Saturday, December 13, 2008

The Art of Paradox

I would like to respond to Issac Butler's recent tribute to your favorite deity and mine, Dionysus. Bulter, while speculating on the unknowable reasons our art form originated as praise to this elusive god, made an excellent connection with the mythology of Dionysus's death and resurrection to the nature of death and rebirth in the theatre each time we close a show or begin a new production.

Butler's view of Dionysus's evident mortality is incredibly intriguing to me because I've always considered Dionysus as the Bohemian cry for an attempt at immortality. Despite the fair amount of research I've done on Dionysus both for leisure and as a theatre student, I have never found a description of him that surpassed my freshman year History professor's proclamation that "Dionysus was the god of sex, drugs, and rock and roll." This may be why I've always kind of imagined him as a cross between Jim Morrison and Tim Curry's Dr. Frankenfurter, but it's also why I've come to see him as a god of the people. Mythology shows us that the Greeks were fascinated by the concept of immortality. Deities had faults just as humans do; the only difference between them and us was their immortality. Dionysus, although he was always resurrected, had the ability to be killed. He was the only god who shared mortality with men . Still, he is often described as having everlasting youth. Historically, in Dionysus's orgiastic rituals, his maenads, whom, as Bulter pointed out were not priestesses, worked their way into a drunken undulating ecstasy in the hope to copulate with the god and conceive his child. A child fathered by Dionysus would be a demigod, and therefore one step closer to achieving immortality.

Accepting the perpetual awareness of the certain metaphorical death we must eventually experience each time we begin working on a play, I also think we're striving for a sort of immortality. A revival is not the only way to resurrect a dead play- if it was good it will live on kinesthetically and be expressed in the form of actions, ideas, memories and emotions. As Butler mentions that the rehearsal hall is a sacred place, I remember an extremely old director explaining to a student that she dressed up to attend performances because the theatre was her equivalent to church. In the sense that it provides us with emotional and intellectual enlightenment, I completely agree. Idealistically speaking, creating theatre should be an endeavor to make a memorable impact and to connect with something divine, much like the rituals of Dionysus's women.
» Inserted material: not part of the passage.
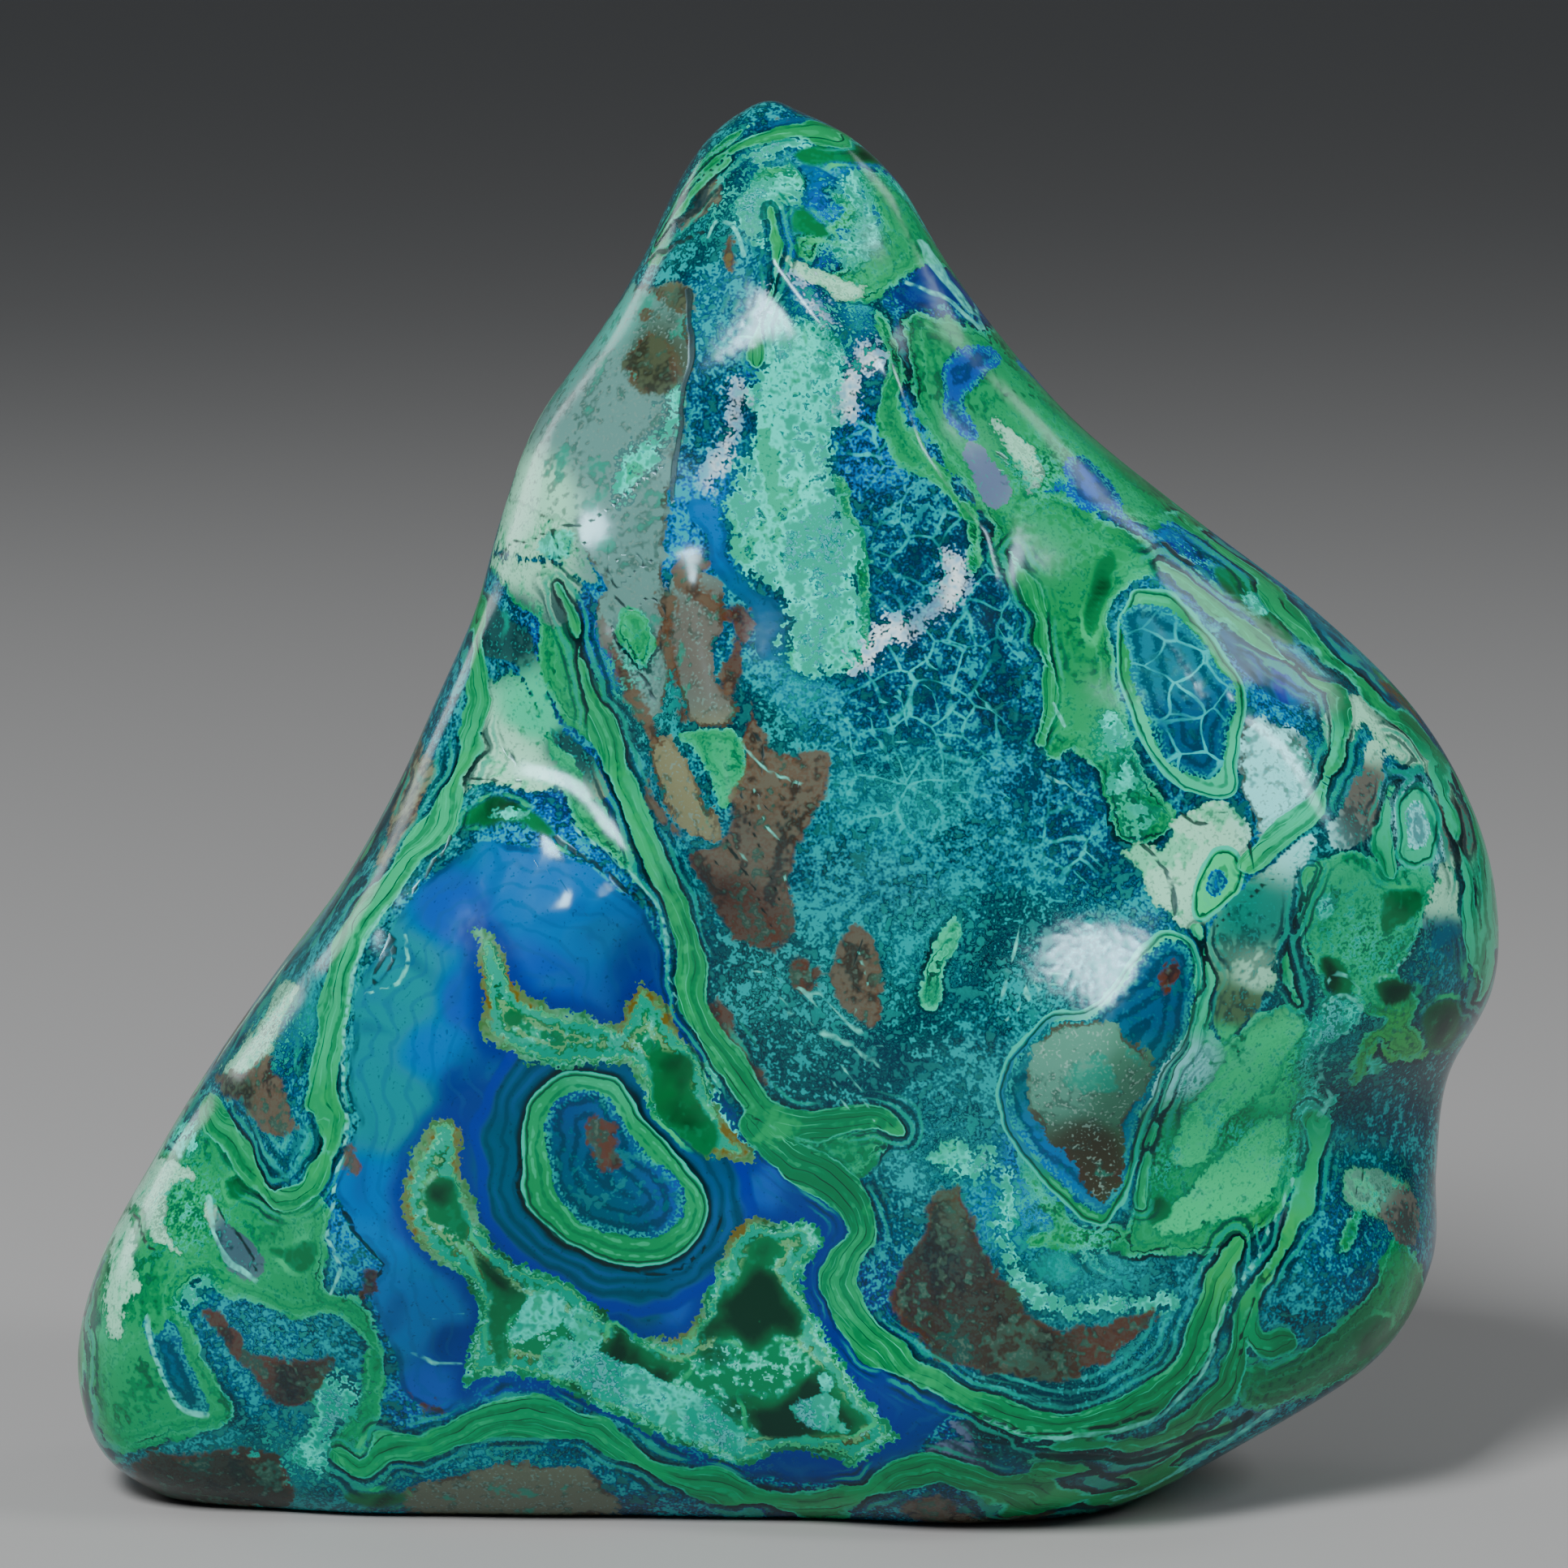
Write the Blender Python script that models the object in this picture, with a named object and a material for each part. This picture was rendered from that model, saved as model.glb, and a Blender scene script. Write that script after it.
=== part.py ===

Butler also sites Dionysus's eventual maturation as another reason he was entitled to his own festival. It is true that by the time the festival was established, he had developed and so had the Greeks. They had just established their alphabet and began recording their dramas. Perhaps not coincidentally, Dionysus was the only Olympian who could read and write. Yet as militarily and politically driven as these festivals were (they took the opportunity of the massive gathering to collect taxes), there was also a ritualistic aspect. The festival began with a reenactment of the Dionysian myth and there is evidence that over 200 animals were sacrificed in the five day stretch. Male actors dressed as women, and large phalluses were donned. We have accounts that the audience was audibly responsive, and were allowed to eat and drink during the festival.

It seems as though Dionysus was a Freudian. His world revolved around intoxication and pleasure. He would not tolerate anyone who did not believe in him and what he represented. Those who protested his divinity often went insane and met horrible deaths. Among the many examples, the most famous is portrayed in Euripides' The Bacchae, when Pentheus's head was ripped off by his own mother for doubting Dionysus. The myth of Dionysus explains that we can not afford to deny the sexual, ritualistic impulses we have. We must recognize and embrace them or else they will destroy us. Perhaps the City Dionysia was about embracing these feelings in a responsible manner. If so, the Greeks proved their civility in finding a religious place for this part of human nature, instead of degrading it as separate and non-holy.

In my discussion, I chose avenues that were unparallel to Butler’s for a purpose. The paradox of Dionysus's evident mortality versus his celebrated immortality as well as that of his inspirational intellect and uncivilized nature are just more examples of the way he represented duality. I think theatre is the art form that most readily accepts conflict and duality because these concepts are our muses and our mediums. We are simultaneously presentational and representational, metaphorical and literal, two dimensional and three dimensional, artist and spectator, teacher and student. In many ways, our art only exists within a dirty, dizzying Dionysian ritual.


**Of course, these are just some connections I've made between Dionysus and my thoughts on theatre. I am not an expert in history or mythology and even the experts are not exactly sure how Greeks viewed their art form. I do not have enough knowledge to assert that these are actually possible reasons for the festival of plays to have been a tribute to Dionysus.